Reading this book has made a welcome break in reading modern fiction and has made me keen to read more of Dickens’s and Collins’s books.  I knew nothing about the other authors but fortunately there is a short section at the end with biographical notes about the contributors.

Hector and the Search for Happiness by François Lelord

This is a very easy book to read and I read it straight through in one go. Hector is a psychiatrist who realises that he can’t help people who are unhappy, so he travels around the world to find out the secret of happiness – what makes people happy or sad. Described on the back cover as a ‘modern fable’ I think that is the best way to think about Hector and the Search for Happiness by François Lelord, translated by Lorenzo Garcia.
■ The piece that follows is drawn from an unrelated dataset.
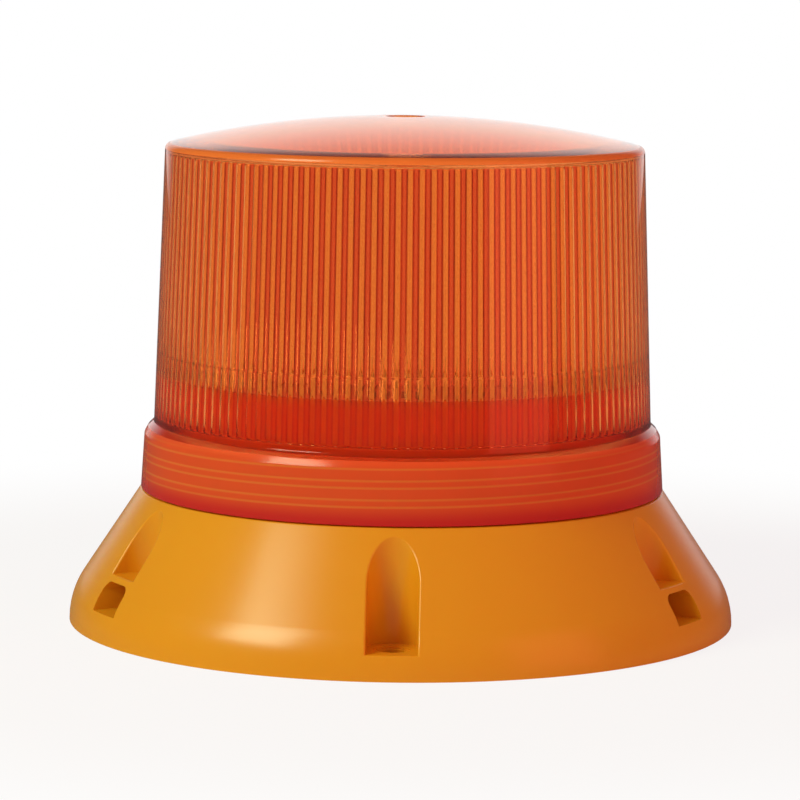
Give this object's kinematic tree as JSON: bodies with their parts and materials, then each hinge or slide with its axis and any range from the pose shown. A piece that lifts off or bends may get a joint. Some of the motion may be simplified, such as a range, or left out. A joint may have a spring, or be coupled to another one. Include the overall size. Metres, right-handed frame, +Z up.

A fable, according to one definition in the dictionary is a tale in literary form, not necessarily probable in its incidents, intended to instruct or amuse and this is most definitely a story intended to instruct, complete with short maxims called Lessons, which Hector jots down in his little notebook. But really I found there was nothing there I didn’t already know, things like ‘Making comparisons can spoil your happiness’. It’s simplistic and ‘nice’ in a sort of sit down and I’ll tell you a story sort of way, beginning:

Once upon a time there was a young psychiatrist called Hector who was not very satisfied with himself. (page 1)

But it’s really a self-help book rather than a novel.

François Lelord is indeed a writer of self-help books and he has also written non fiction psychology guides to daily life, after a career as a psychiatrist in France and the USA. At the end of the book there is a Question and Answer section in which Lelord explains that he feels that emotional subjects such as happiness and love ‘can’t just be carved up into chapters, rules and lessons’ and by writing this as a fable he hopes to make it more personal. Actually I found this part of the book better than the fable. Each to his own.

My copy was kindly supplied by the publishers, Gallic Books.